The professor also hit one of my favorite themes: Companies shouldn’t leap into blogging, Twittering or using other media without first figuring out how those tools serve their business purposes. A blog, for example, demands time and resources – someone to maintain relationships by posting fresh material, responding to comments and implementing new ideas. So, Perlmutter says, “The first decision you need to make is, what is it actually trying to accomplish?”

For investor relations people looking at what I call IR 2.0, strategic thinking is a critical first step.

More on bear market IR

October 7, 2008

Over on IR Web Report, a consistently informative source on all things online, Dominic Jones kindly refers readers to this blog (see Oct. 6 post) – and adds his own useful insights. He endorses the value of staying in front of investors but notes that the Web offers new, low-cost ways to do so:

Technologies like blogs, podcasts, vodcasts and Twitter enable everyone from the CEO to workers on the shop floor to tell the company’s story.
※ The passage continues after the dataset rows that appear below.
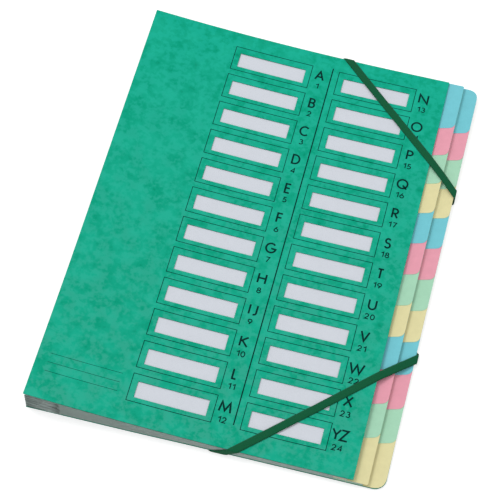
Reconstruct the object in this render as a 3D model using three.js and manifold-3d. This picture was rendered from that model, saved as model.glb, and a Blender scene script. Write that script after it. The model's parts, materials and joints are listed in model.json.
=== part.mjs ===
// Expanding file sorter for A4 papers: two pressboard covers, an accordion spine,
// 24 stepped dividers, a windowed front with a white index sheet behind it, and two
// flat elastics across the fore corners. Millimetres. +X runs from the spine to the
// fore edge, +Y to the top edge, +Z up. It lies closed on its back cover.
import * as THREE from 'three';
import { mergeVertices } from 'three/addons/utils/BufferGeometryUtils.js';
import Module from 'manifold-3d';

const wasm = await Module();
wasm.setup();

// covers
const coverHeight = 320;
const frontWidth = 217.5;
const backWidth = 238.2;
const board = 0.55;
const backCorner = 8;

// lie of the closed wedge
const spineThick = 19.4;
const foreThick = 7.5;
const bendReach = 200;
const bendPower = 2.15;
const liftStart = 70;
const liftEnd = 112;

// windows in the front cover
const rows = 12;
const rowPitch = 24.75;
const windowWide = 48.1;
const windowTall = 11.7;
const windowColumns = [91.4, 167.6];
const firstWindow = 136.9;
const indexSheet = 0.12;
const indexMargin = 6.3;
const indexGap = 0.04;

// accordion spine
const foldOuter = 0.6;
const foldInner = 24;
const strip = 0.12;
const foldWall = 0.3;
const spineInset = 0.6;

// dividers
const leaf = 0.15;
const leafInset = 0.3;
const leafStart = 17;
const leafSkew = 1.3;
const stepSlope = 0.28;
const stepRound = 4;
const firstStep = 120.6;
const topSpace = 0.22;
const spineSpace = 0.15;
const clipSpace = 0.42;
const columns = [
  { edge: 227.9, hidden: 213.5, seen: 217.5, topRound: 1.2, endRound: 1.2 },
  { edge: 238.7, hidden: 224, seen: 228.6, topRound: 7.5, endRound: 9 },
];

// elastics: where each crosses the long edge and the fore edge, and what it lies on
const bandWide = 5.5;
const bandThick = 0.7;
const bandGap = 0.06;
const bandReturn = 9;
const slotPlay = 0.5;
const elastics = [
  { name: 'elastic_upper', side: 1, edgeX: 143.7, foreY: 69.9, overInner: 3, overOuter: 15 },
  { name: 'elastic_lower', side: -1, edgeX: 138.8, foreY: 62.8, overInner: 9, overOuter: 21 },
];
const clipLong = 11;
const clipWide = 3;
const clipThick = 0.33;
const clipGap = 0.02;
const slotGap = 0.01;
const seatGap = 0.02;
const edgeGap = 0.1;
const bandTurns = 3;
const overcut = 2;

const lift = bandThick + bandGap;
const leafHeight = coverHeight - 2 * leafInset;
const longEdge = coverHeight / 2 + edgeGap;
const foreEdge = columns[1].edge + leafSkew / 2 + edgeGap;
const bandOut = bandGap + bandThick;
const middleX = (foreEdge + bandOut) / 2;
const stations = [
  0, foldInner, 40, 56, liftStart, 84, 98, liftEnd, 128, 146, 168, 192, frontWidth, 300,
];

const ease = (t) => {
  const s = Math.min(1, Math.max(0, t));
  return s * s * (3 - 2 * s);
};
const risen = (x) => ease((x - liftStart) / (liftEnd - liftStart));
const backUnder = (x) => lift * risen(x);
const frontTop = (x) =>
  foreThick + (spineThick - foreThick) * Math.max(0, 1 - x / bendReach) ** bendPower;
const packLow = (x) => backUnder(x) + board + spineSpace + (clipSpace - spineSpace) * risen(x);
const packHigh = (x) => frontTop(x) - board - topSpace;

// a height rule read off straight between the stations, so that layers never cross
const settled = (rule) => (x) => {
  let i = 1;
  while (i < stations.length - 1 && stations[i] < x) i += 1;
  const [a, b] = [stations[i - 1], stations[i]];
  return rule(a) + ((rule(b) - rule(a)) * (x - a)) / (b - a);
};
const lowAt = settled(packLow);
const highAt = settled(packHigh);
const topAt = settled(frontTop);
const underAt = settled(backUnder);
const layerAt = (share) => (x) => lowAt(x) + (highAt(x) - lowAt(x)) * share;

function toSolid(geometry) {
  geometry.deleteAttribute('normal');
  geometry.deleteAttribute('uv');
  const welded = mergeVertices(geometry, 1e-4);
  return new wasm.Manifold(new wasm.Mesh({
    numProp: 3,
    vertProperties: Float32Array.from(welded.attributes.position.array),
    triVerts: Uint32Array.from(welded.index.array),
  }));
}

function fromSolid(solid) {
  const mesh = solid.getMesh();
  const geometry = new THREE.BufferGeometry();
  geometry.setAttribute('position', new THREE.BufferAttribute(mesh.vertProperties, 3));
  geometry.setIndex(new THREE.BufferAttribute(mesh.triVerts, 1));
  return geometry;
}

// side view points [x, z] run along Y over a given length
function along(points, length) {
  const shape = new THREE.Shape(points.map(([x, z]) => new THREE.Vector2(x, z)));
  const body = new THREE.ExtrudeGeometry(shape, { depth: length, bevelEnabled: false });
  body.rotateX(Math.PI / 2);
  return body.translate(0, length / 2, 0);
}

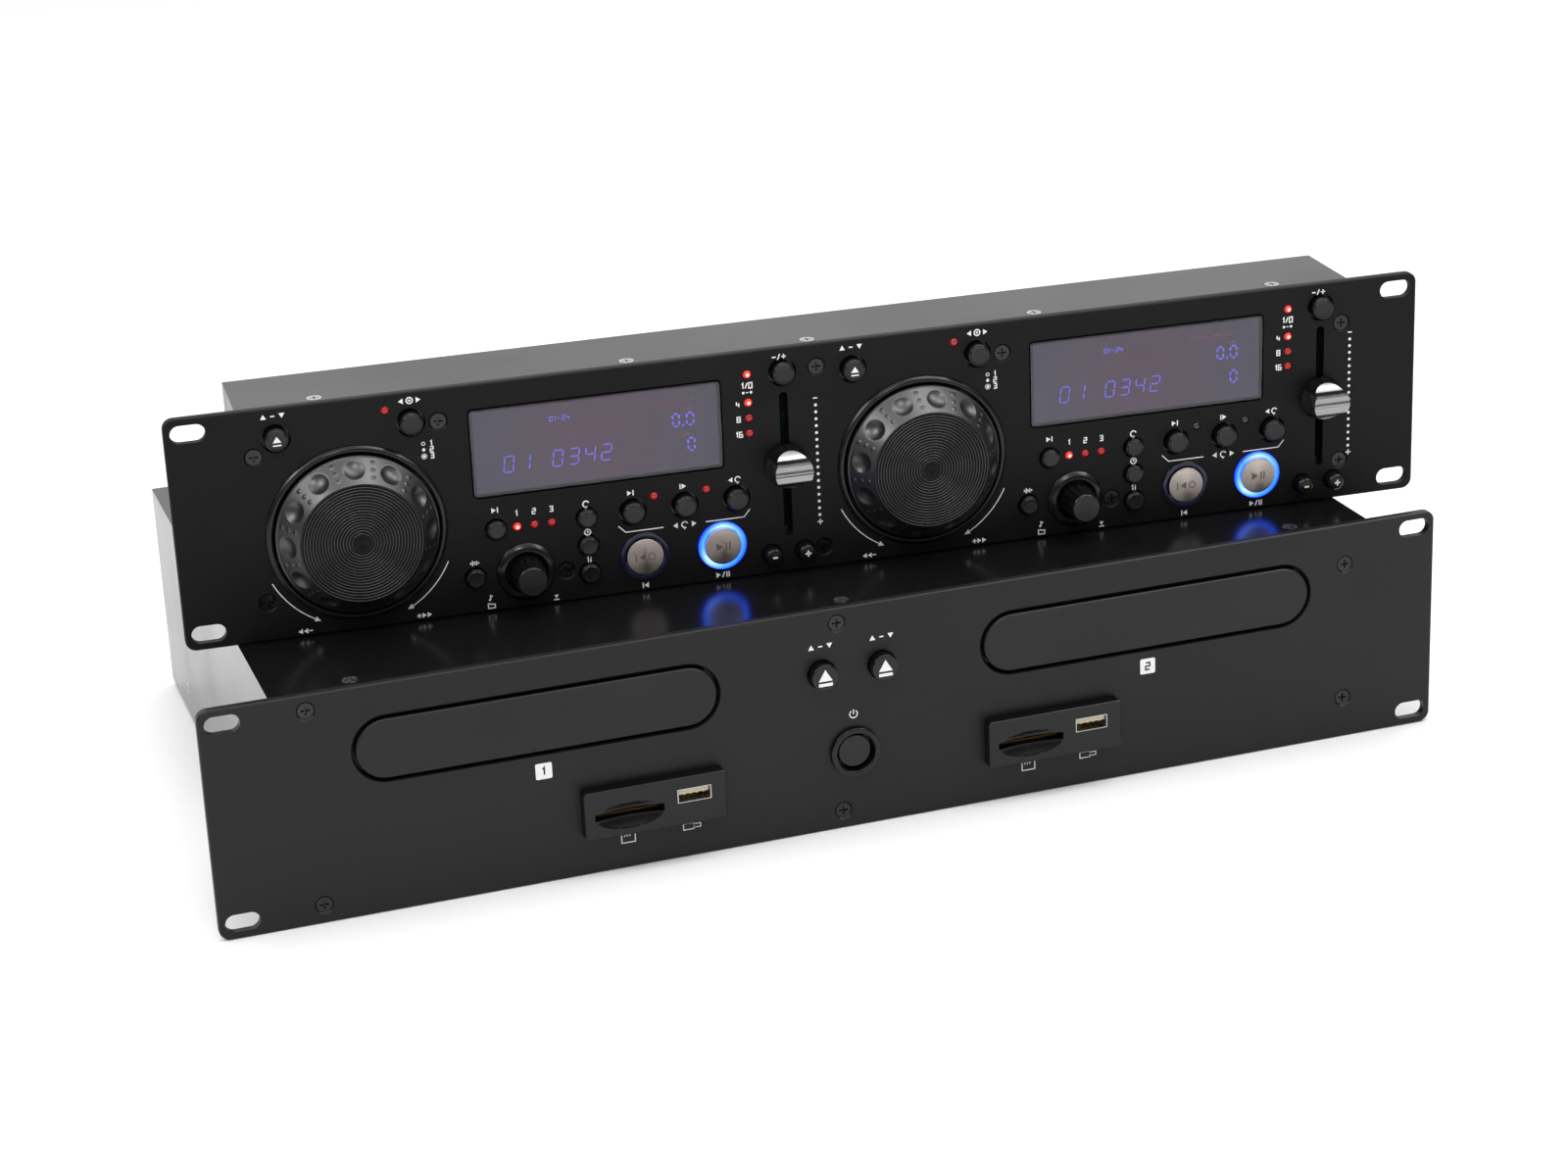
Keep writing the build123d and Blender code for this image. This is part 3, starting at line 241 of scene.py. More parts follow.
# Each mark is as wide as its first value, on a height of 1: its lines, closed lines and filled shapes
marks = {
    "0": (0.6, [], [[(0, 0), (0.6, 0), (0.6, 1), (0, 1)]], []),
    "1": (0.3, [[(0, 0.75), (0.22, 1), (0.22, 0)]], [], []),
    "2": (0.6, [[(0, 1), (0.6, 1), (0.6, 0.5), (0, 0.5), (0, 0), (0.6, 0)]], [], []),
    "3": (0.6, [[(0, 1), (0.6, 1), (0.6, 0), (0, 0)], [(0.1, 0.5), (0.6, 0.5)]], [], []),
    "4": (0.6, [[(0, 1), (0, 0.4), (0.6, 0.4)], [(0.45, 0.75), (0.45, 0)]], [], []),
    "6": (0.6, [[(0.6, 1), (0, 1), (0, 0), (0.6, 0), (0.6, 0.5), (0, 0.5)]], [], []),
    "8": (0.6, [[(0, 0.5), (0.6, 0.5)]], [[(0, 0), (0.6, 0), (0.6, 1), (0, 1)]], []),
    "minus": (0.7, [[(0, 0.5), (0.7, 0.5)]], [], []),
    "plus": (0.8, [[(0, 0.5), (0.8, 0.5)], [(0.4, 0.1), (0.4, 0.9)]], [], []),
    "slash": (0.4, [[(0, 0), (0.4, 1)]], [], []),
    "stop": (0.2, [[(0.1, 0), (0.1, 1)]], [], []),
    "up": (1.0, [], [], [[(0, 0.1), (1, 0.1), (0.5, 0.95)]]),
    "down": (1.0, [], [], [[(0, 0.9), (0.5, 0.05), (1, 0.9)]]),
    "right": (0.8, [], [], [[(0, 0), (0.8, 0.5), (0, 1)]]),
    "left": (0.8, [], [], [[(0.8, 0), (0.8, 1), (0, 0.5)]]),
    "pause": (0.6, [[(0.1, 0), (0.1, 1)], [(0.5, 0), (0.5, 1)]], [], []),
    "ring": (1.0, [], [arc(0.5, 0.5, 0.42)], []),
    "dot": (0.8, [], [], [arc(0.4, 0.5, 0.36)]),
    "wheel": (1.2, [], [arc(0.6, 0.5, 0.52)], [arc(0.6, 0.5, 0.2)]),
    "clock": (1.1, [[(0.55, 0.85), (0.55, 0.5), (0.8, 0.5)]], [arc(0.55, 0.5, 0.5)], []),
    "loop": (1.4, [arc(0.7, 0.5, 0.5, 20, 270)], [], [arrow_head((1.0, 0.02), (1, 0.25), 0.5, 0.55)]),
    "beats": (1.6, [[(0.1, 0.3), (0.1, 0.7)], [(0.45, 0), (0.45, 1)], [(0.8, 0.25), (0.8, 0.75)],
                    [(1.15, 0.1), (1.15, 0.9)], [(1.5, 0.35), (1.5, 0.65)]], [], []),
    "note": (0.9, [[(0.45, 0.15), (0.45, 0.95), (0.85, 0.75)]], [], [arc(0.28, 0.17, 0.2)]),
    "sleeve": (1.3, [], [[(0, 0.05), (1.3, 0.05), (1.3, 0.8), (0.6, 0.8), (0.5, 0.95), (0, 0.95)]], []),
    "press": (1.0, [[(0, 0.05), (1, 0.05)]], [], [[(0.1, 0.95), (0.5, 0.3), (0.9, 0.95)]]),
}


def label(bm, names, x, z, high, out=print_high, gap=0.3, weight=0.22):
    """A row of marks, named in one string, centred at x and z."""
    names = names.split()
    left = -(sum(marks[name][0] for name in names) + gap * (len(names) - 1)) / 2
    for name in names:
        own, *kinds = marks[name]
        lines, loops, shapes = [[[(x + (left + u) * high, z + (v - 0.5) * high) for u, v in points]
                                 for points in kind] for kind in kinds]
        for points in lines:
            stroke(bm, points, weight * high, out)
        for points in loops:
            stroke(bm, points, weight * high, out, True)
        for points in shapes:
            patch(bm, points, out)
        left += own + gap


def outward(bm):
    """Turns every face's front to the outside."""
    bmesh.ops.recalc_face_normals(bm, faces=bm.faces)


def make(name, bm, place, materials, body, stands_for=(), sharp=35):
    """Turns the mesh built so far into a piece that moves with a body."""
    bm.transform(place)
    mesh = bpy.data.meshes.new(name)
    bm.to_mesh(mesh)
    bm.free()
    for material in materials:
        mesh.materials.append(material)
    mesh.shade_smooth()
    mesh.set_sharp_from_angle(angle=radians(sharp))
    piece = bpy.data.objects.new(name, mesh)
    bpy.context.scene.collection.objects.link(piece)
    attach(piece, body)
    if stands_for:
        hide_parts(*stands_for)
    return piece


def make_print(name, bm, place, material, body):
    """Gives flat marks their thickness. They sit on the face behind them."""
    outward(bm)
    for face in bm.faces:
        if face.normal.y > 0:
            face.normal_flip()
    bmesh.ops.solidify(bm, geom=bm.faces[:], thickness=print_high)
    return make(name, bm, place, [material], body, sharp=20)


white_ink = skin("screen ink, white", "#e9e9e7", (0.5, 0.7, 3), (0.12, 0.004), IOR=1.5)

black_ink = skin("screen ink, black", "#1a1a1b", (0.5, 0.7, 3), (0.12, 0.004), IOR=1.5)


def soft_square(x, z, side, corner):
    """A square with rounded corners."""
    points = []
    for quarter, (sx, sz) in enumerate(((1, 1), (-1, 1), (-1, -1), (1, -1))):
        points += arc(x + sx * (side / 2 - corner), z + sz * (side / 2 - corner), corner, quarter * 90, 90, 4)
    return points


bm = bmesh.new()
tiles_at = ((-119.2, -0.2, "1"), (119.5, -0.2, "2"))
for x, z, numeral in tiles_at:
    patch(bm, soft_square(x, z, 6.2, 0.6), print_high)
for x in (-12.0, 12.0):
    label(bm, "up minus down", x, 30.0, 2.3, gap=0.7)
stroke(bm, arc(0, 1.1, 1.5, 125, 290), 0.4, print_high)
stroke(bm, [(0, 1.0), (0, 2.9)], 0.4, print_high)
for x in (-89.2, 69.7):
    card = [(x - 2.6, -34.2), (x + 2.6, -34.2), (x + 2.6, -31.0), (x + 1.8, -30.2), (x - 2.6, -30.2)]
    stroke(bm, card, 0.4, print_high, True)
    for step in (-1.4, -0.4, 0.6):
        stroke(bm, [(x + step, -31.8), (x + step, -30.6)], 0.35, print_high)
for x in (-64.6, 94.4):
    plug = [(x - 3.4, -33.4), (x + 0.6, -33.4), (x + 0.6, -31.0), (x - 3.4, -31.0)]
    tip = [(x + 0.6, -32.9), (x + 3.2, -32.9), (x + 3.2, -31.5), (x + 0.6, -31.5)]
    stroke(bm, plug, 0.35, print_high, True)
    stroke(bm, tip, 0.3, print_high, True)
make_print("drive_marks", bm, drive, white_ink, "drive_unit")
bm = bmesh.new()
for x, z, numeral in tiles_at:
    label(bm, numeral, x, z, 2.8, 2 * print_high)
make_print("drive_tile_numbers", bm, drive, black_ink, "drive_unit")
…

And often their voices, real and unrefined by the corporate PR machine, have much more credibility than sanitized, over-massaged press releases.

Putting a human face on the corporation, he adds, is critical:

… if you want to give your company an edge in this market, you’d do well to remember that investors are also buying into a business run by real peopleGet those people out in front of investors, not just in person in small group meetings or one-on-ones, but out on the web as well.

My thought is that IROs might take advantage of a depressed time (and the CEO/CFO’s reluctance to go on the road and meet depressed investors?) by moving forward with IR 2.0. Dominic’s blog archive is a good place to start researching more interactive forms of communication – and preparing a case for management and legal to embrace the trend toward online IR.